According to the journalist Mark Edmonds, there was trouble in Washington a few years ago when McCartney visited the White House and autographed a book for Colin Powell, but not for the President, George Bush senior. An aide had to be sent to buy a second copy, to be signed. And when Sir Paul played a concert in Red Square, Vladimir Putin invited him to stay as long as he fancied at the Kremlin (he accepted a cup of tea and a guided tour). No wonder he feels he can write hectoring letters to the Dalai Lama, complaining that the Lama eats meat, thus contradicting his Buddhist belief in not causing suffering to animals. He is empowered by fame, by destiny, by history itself.
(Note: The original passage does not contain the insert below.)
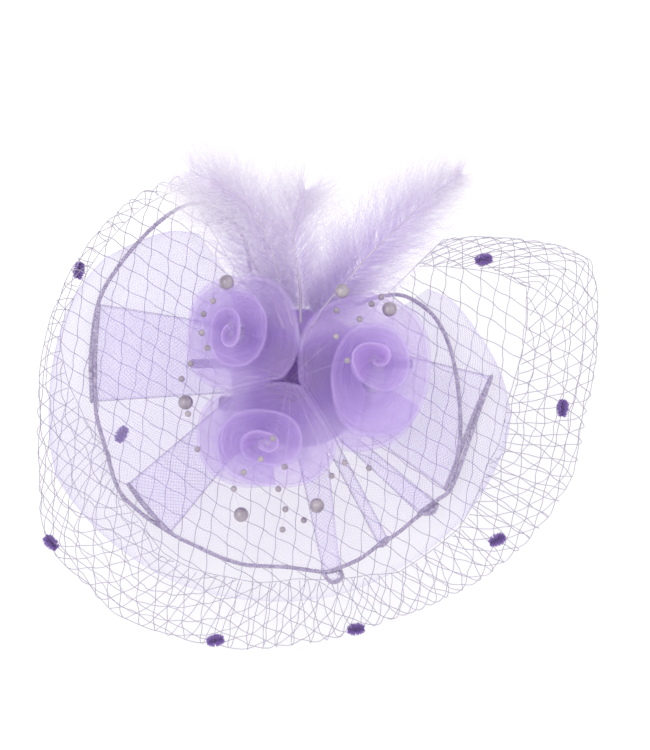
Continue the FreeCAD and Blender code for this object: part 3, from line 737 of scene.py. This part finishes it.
def ring_at(name, turn, angle):
    """Middle and reach of the fold at a turn of the roll, pressed flat against the neighbouring roses."""
    rings = np.array(ROSES[name], float)
    k = min(turn, len(rings) - 1.001)
    i = int(k)
    step = min(1, (k - i) * (1.9 if i == len(rings) - 2 else 1))
    x, y, a, b = rings[i] + (rings[i + 1] - rings[i]) * step
    reach = oval_reach(angle, a, b)
    for pair, share in ROSE_BORDERS.items():
        if name not in pair:
            continue
        other = np.array(ROSES[pair[0] if pair[1] == name else pair[1]][-1][:2])
        own = np.array(ROSES[name][-1][:2])
        gap = (other - own) / np.hypot(*(other - own))
        border = np.hypot(*(other - own)) * (share if pair[0] == name else 1 - share) + 1.5
        border -= (len(rings) - 1 - k) * 2.3 + (np.array((x, y)) - own) @ gap
        facing = math.cos(angle) * gap[0] + math.sin(angle) * gap[1]
        if facing > 0.05:
            reach = min(reach, max(border, 2.5) / facing)
    return x, y, reach


def roll(name, seed, first, last):
    """A stretch of the strip, folded in two along its top edge and wound round from one turn to another."""
    count = int(PER_TURN * (last - first))
    rise, sway, fat = (wander(seed + k, count + 1, scale) for k, scale in enumerate((15, 11, 12)))
    rows = []
    for i in range(count + 1):
        f = i / count
        turn = first + (last - first) * f
        angle = math.radians(ROLL_START[name] + 360 * turn)
        x, y, reach = ring_at(name, turn, angle)
        size = reach + (0.3 + 0.22 * turn) * sway[i]
        way = turn / (len(ROSES[name]) - 1)
        top = np.interp(way, *ROSE_TOP) + (0.4 + 1.4 * way) * rise[i]
        tuck = min(1, f * 8, (1 - f) * 8)
        high = (top - ROSE_LOW) * (0.72 + 0.28 * tuck)
        size *= 0.9 + 0.1 * tuck
        w = min(np.interp(turn, [0, 1, 4], [1.2, 1.7, 3.0]) * (1 + 0.2 * fat[i]), 0.4 * size)
        profile = [(min(0.3 * size, size - 2 * w), 0.24), (size - 1.8 * w, 0.74), (size - 1.15 * w, 0.95),
                   (size - 0.5 * w, 1.0), (size - 0.06 * w, 0.95), (0.93 * size, 0.66), (0.74 * size, 0.30),
                   (0.5 * size, 0.07), (np.interp(way, [0.3, 0.65, 1], [0.06, 0.25, 0.42]) * size, 0.0)]
        line = smooth_line(profile, PROFILE_STEPS)
        rows.append(np.column_stack((x + line[:, 0] * math.cos(angle), y + line[:, 0] * math.sin(angle),
                                     ROSE_LOW + line[:, 1] * high)))
    return np.array(rows)


ROSE_CLOTH = {"heart": HEART_PETAL, "inner_petals": INNER_PETAL, "outer_petals": OUTER_PETAL}


def in_a_rose(point):
    """Whether a point of the plan lies inside the outermost ring of any rose."""
    for name in ROSES:
        x, y = ROSES[name][-1][:2]
        angle = math.atan2(point[1] - y, point[0] - x)
        if math.hypot(point[0] - x, point[1] - y) < ring_at(name, len(ROSES[name]), angle)[2]:
            return True
    return False


def ground():
    """The gathered disc of organza that the roses are sewn on, as wide as they are together, with painted
    shade in its middle.
    """
    angles = np.linspace(0, 2 * math.pi, 121)
    ways = np.column_stack((np.cos(angles), np.sin(angles)))
    rim = np.array([max(r for r in range(5, 90) if in_a_rose(ROSES_MEET + way * r)) for way in ways[:-1]])
    rim = sum(np.roll(rim, shift) for shift in (-2, -1, 0, 1, 2)) / 5
    rim = np.append(rim, rim[0])
    ruck = np.sin(31 * angles) * 0.35
    rows = []
    for share in np.linspace(0.02, 0.96, 21):
        flat = ROSES_MEET + ways * (rim * share)[:, None]
        rows.append(np.column_stack((flat, ROSE_LOW - 1.1 + ruck * share + 1.2 * share ** 3)))
    piece = sheet_piece("rose_ground", np.array(rows), GROUND)


def rose(name, seed):
    turns = len(ROSES[name]) - 1
    for part, first, last in ROSE_PARTS:
        grid = roll(name, seed, first * turns, last * turns)
        piece = sheet_piece(f"rose_{name}_{part}_roll", grid, ROSE_CLOTH[part])
        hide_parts(f"rose_{name}_{part}")
        seed += 7


ground()
for rose_number, rose_name in enumerate(ROSES):
    rose(rose_name, 31 + 40 * rose_number)

# ---------------------------------------------------------------- feathers
FEATHERS = {  # the quill's line, the down's reach along it to the left and right, barbs a side, a seed
    "left_outer": ([(-4, 28, 10), (-9, 44, 16), (-13, 59, 24), (-17, 75, 32), (-26, 90, 40), (-39, 101, 48),
                    (-58, 110, 56)], [14, 26, 32, 34, 38, 40, 30], [10, 16, 24, 32, 38, 40, 28], 1050, 3),
    "left_inner": ([(-9, 27, 10), (-16, 44, 15), (-25, 62, 22), (-32, 80, 29), (-40, 92, 34), (-48, 102, 38)],
                   [14, 28, 38, 40, 34, 24], [10, 22, 32, 40, 38, 26], 760, 5),
    "middle": ([(0, 30, 10), (0, 46, 16), (-2, 62, 26), (-4, 78, 32), (-2, 91, 36), (3, 101, 40)],
               [14, 26, 34, 40, 38, 28], [16, 26, 34, 40, 38, 28], 800, 7),
    "right": ([(6, 28, 10), (14, 40, 16), (24, 51, 22), (37, 66, 32), (54, 82, 44), (69, 96, 52),
               (86, 108, 58)], [16, 34, 42, 44, 42, 30, 14], [14, 26, 36, 38, 32, 22, 12], 2000, 9),
}
BARB, BARBULE = 0.11, 0.075  # half widths
BARBULES = 7
STRAY_SHARE, STRAY_LENGTH = 0.17, 1.75  # long loose barbs in the feather's upper part
CROWDING = {"right": 1.25}  # the power that spaces the barbs towards the root, elsewhere 0.95
PALING = {"right": 1.7}  # the power of the way up that makes the down paler, elsewhere 1
HAIR_TOP = cad_box[1][2] + 0.014  # how high the down may stand, in the shared frame


def wisp(rng, root, heading, length, droop, steps=6):
    """A soft curling filament from root, in steps that wander and bend towards droop."""
    line = [root]
    direction = heading / np.linalg.norm(heading)
    curl = rng.normal(0, 1, 3)
    for i in range(steps - 1):
        direction = direction + curl * 0.10 + rng.normal(0, 0.13, 3) + droop * 0.09
        direction /= np.linalg.norm(direction)
        line.append(line[-1] + direction * length / (steps - 1))
    return np.array(line)


def trimmed(line):
    """The filament, shortened if its tip would rise out of the space that the headpiece has."""
    heights = to_world(line)[:, 2]
    room, rise = HAIR_TOP - heights[0], heights.max() - heights[0]
    return line if rise <= room else line[0] + (line - line[0]) * room / rise


def add_ribbon(verts, faces, uvs, line, width, v0, v1, side):
    """Appends a flat filament, two points wide, tapering to its tip; v0 and v1 are how pale its ends are."""
    start = len(verts)
    count = len(line)
    for i, p in enumerate(line):
        f = i / (count - 1)
        w = width * (1 - 0.75 * f)
        verts.append(p - side * w)
        verts.append(p + side * w)
        uvs += [(f, v0 + (v1 - v0) * f)] * 2
    for i in range(count - 1):
        k = start + 2 * i
        faces.append((k, k + 1, k + 3, k + 2))


def feather(name):
    points, left, right, barbs, seed = FEATHERS[name]
    rng = np.random.default_rng(seed)
    quill = smooth_line(points, 60)
    tangent = np.gradient(quill, axis=0)
    tangent /= np.linalg.norm(tangent, axis=1)[:, None]
    verts, faces, uvs = [], [], []
    for side, reach in ((-1, left), (1, right)):
        for i in range(barbs):
            f = 0.06 + 0.94 * ((i + rng.uniform(0, 1)) / barbs) ** CROWDING.get(name, 0.95)
            k = f * (len(quill) - 1)
            j = min(int(k), len(quill) - 2)
            root = quill[j] + (quill[j + 1] - quill[j]) * (k - j)
            t = tangent[j]
            across = np.cross(t, (0, 0, 1.0))
            across /= np.linalg.norm(across)
            long = np.interp(f * (len(reach) - 1), range(len(reach)), reach) * rng.uniform(0.3, 1.0) ** 0.8
            heading = across * side * rng.uniform(0.5, 1.2) + t * rng.uniform(0.1, 0.9)
            heading = heading + np.array((0, 0, 1.0)) * rng.uniform(-0.4, 0.25)
            stray = f > 0.45 and rng.uniform(0, 1) < STRAY_SHARE
            line = trimmed(wisp(rng, root, heading + t * 0.6 * stray, long * (STRAY_LENGTH if stray else 1), t))
            pale = 0.05 + 0.8 * f ** PALING.get(name, 1.0)
            add_ribbon(verts, faces, uvs, line, BARB, max(pale - 0.25, 0), min(pale + 0.3, 1), across)
            for n in range(2 if stray else BARBULES):
                g = rng.uniform(0.1, 1.0)
                at = g * (len(line) - 1)
                q = min(int(at), len(line) - 2)
                base = line[q] + (line[q + 1] - line[q]) * (at - q)
                go = (line[q + 1] - line[q]) / np.linalg.norm(line[q + 1] - line[q])
                out = go * 0.8 + rng.normal(0, 0.6, 3)
                hair = trimmed(wisp(rng, base, out, rng.uniform(2.5, 6.0) * (0.5 + long / 30), go, 3))
                shade = min(pale + 0.25 * g, 1)
                flat_way = np.cross(go, (0.3, 0.2, 0.9))
                add_ribbon(verts, faces, uvs, hair, BARBULE, shade, min(shade + 0.3, 1), flat_way)
    down = new_piece(f"feather_{name}_down", np.array(verts), faces, DOWN, uvs=uvs)
    shaft = tubes_piece(f"feather_{name}_quill", [quill], np.linspace(0.85, 0.16, len(quill)), QUILL, sides=6)
    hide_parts(f"feather_{name}")


for feather_name in FEATHERS:
    feather(feather_name)

# ---------------------------------------------------------------- ribbon wound round the headband
BAND_RADIUS, BAND_ARC_END, BAND_LEG = 63.0, 120.0, 64.0  # middle of the band's thickness, degrees, leg length
WRAP_HALF_WIDTH, WRAP_HALF_THICK, WRAP_SIDES = 2.6, 0.8, 20
WRAP_STEP = 0.55  # between the rows of points along the band
TURN_STEP, TURN_OVERLAP = 5.5, 0.26  # from turn to turn along the band, and how far each lies over the last


def band_line():
    """The band's middle line from tip to tip, about the axis it slides on."""
    axis_place = (np.array(slide["pos_m"]) - BASE_SHIFT) / MM @ AXES.T
    top = np.radians(np.arange(0, BAND_ARC_END + 0.01, 1.0))
    x, n = BAND_RADIUS * np.sin(top), BAND_RADIUS * np.cos(top)
    end = math.radians(BAND_ARC_END)
    leg = np.arange(1.0, BAND_LEG + 0.01, 1.0)
    x = np.concatenate((x, x[-1] + leg * math.cos(end)))
    n = np.concatenate((n, n[-1] - leg * math.sin(end)))
    half = np.column_stack((x, np.zeros(len(x)), n))
    line = np.vstack((half[:0:-1] * (-1, 1, 1), half)) + axis_place
    return even_line(line, WRAP_STEP)


def ribbon_winding():
    line = band_line()
    tangent = np.gradient(line, axis=0)
    tangent /= np.linalg.norm(tangent, axis=1)[:, None]
    side = np.array((0.0, 1.0, 0.0))
    outward = np.cross(tangent, side)
    verts, uvs = [], []
    for i, p in enumerate(line):
        for k in range(WRAP_SIDES + 1):
            t = 2 * math.pi * k / WRAP_SIDES
            square = 1 / (math.cos(t) ** 4 + math.sin(t) ** 4) ** 0.25
            run = (i * WRAP_STEP / TURN_STEP + k / WRAP_SIDES) % 1.0
            lift = -TURN_OVERLAP * run + 0.06
            verts.append(p + side * (WRAP_HALF_WIDTH + lift) * square * math.cos(t)
                         + outward[i] * (WRAP_HALF_THICK + lift) * square * math.sin(t))
            uvs.append((run * TURN_STEP / 10 + 0.02, i * WRAP_STEP / 10 + k * 0.06))
    winding = new_piece("ribbon_winding", verts, grid_faces(len(line), WRAP_SIDES + 1), BLACK_SATIN, BAND, uvs)
    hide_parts("headband_wrap")


ribbon_winding()

# ---------------------------------------------------------------- materials of the frame's own pieces
LILAC_RIBBON = ribbon("lilac_grosgrain", (0.26, 0.17, 0.42), (0.40, 0.29, 0.58))
LILAC_FELT = felt("lilac_felt", (0.50, 0.34, 0.76), (0.62, 0.46, 0.86))
PURPLE_FELT = felt("purple_felt", (0.10, 0.05, 0.20), (0.22, 0.12, 0.38))
BUCKRAM = felt("buckram", (0.62, 0.60, 0.55), (0.78, 0.76, 0.72), 500.0)
BLACK_LACQUER = lacquer("black_lacquer", (0.012, 0.012, 0.013), (0.05, 0.05, 0.052), coat=0.3)
TIP_PLASTIC = lacquer("tip_plastic", (0.01, 0.01, 0.011), (0.03, 0.03, 0.032), 0.15, 0.3)
SPRING_STEEL = lacquer("spring_steel", (0.5, 0.5, 0.5), (0.66, 0.66, 0.66), 0.2, 0.35, 1.0)
THREAD_MATERIAL = ribbon("sewing_thread", (0.24, 0.16, 0.38), (0.36, 0.26, 0.52), 6000.0)
CLEAR_WIRE = lacquer("clear_wire", (0.62, 0.55, 0.70), (0.74, 0.68, 0.80), 0.2, 0.4, alpha=0.06)
PEARL = pearl()
FRAME_MATERIALS = {  # for every node but the wires and pearls, and the ones that a piece here replaces
    "headband_core": SPRING_STEEL, "headband_tip_left": TIP_PLASTIC, "headband_tip_right": TIP_PLASTIC,
    "band_loop_left": LILAC_RIBBON, "band_loop_right": LILAC_RIBBON, "base_lining": LILAC_FELT,
    "base_stiffener": BUCKRAM, "base_felt_top": LILAC_FELT, "center_pad": PURPLE_FELT,
    "clip_fixed_arm": BLACK_LACQUER, "clip_moving_arm": BLACK_LACQUER, "clip_pin": SPRING_STEEL,
    "clip_spring": SPRING_STEEL, "clip_stitches": THREAD_MATERIAL,
}
for node_name, node_object in frame["nodes"].items():
    if node_name.endswith("_wire"):
        finish = CLEAR_WIRE
    elif node_name.endswith("_pearls"):
        finish = PEARL
    else:
        finish = FRAME_MATERIALS.get(node_name)
    if finish is None:
        continue
    node_object.data.materials.clear()
    node_object.data.materials.append(finish)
Later in the Prospect interview, McCartney says that "Eleanor Rigby" owes a debt to his English teacher, Alan Durband, who introduced him to Chaucerian bawdy and gave him a passion and a feeling for structure. Durband had been tutored at Cambridge by F R Leavis, and his bracing, Leavisite views on literature enthused the young Paul. "So there is me," McCartney muses, "getting this Leavis-Durband lineage..."

So Paul McCartney not only wrote songs in the 1960s, he energised a whole generation to protest against Vietnam, because he learnt about it at the knee of Bertrand Russell, the most famous anti-war protester in England; you'd think that, in a way, a torch was being passed from one generation to the next. Moreover, some of his melodies were influenced by F R Leavis, the leading Oxbridge academic of his generation; you'd think that, in a way, a torch was being passed on... And far from being a clean-cut goody-goody, he was in fact a crazy, drugged-up rebel-outlaw-tearaway, despite morphing, more recently, into the ultimate Man of Virtue and Piety, who casually ticks off leading Buddhists for their cruelty to animals...

What an extraordinary cat's cradle of self-invention. If we learn in the future that McCartney also invented the Pill and the sky-ray lolly, or that T S Eliot begged him, in 1962, to collaborate on Four More Quartets, I won't be surprised.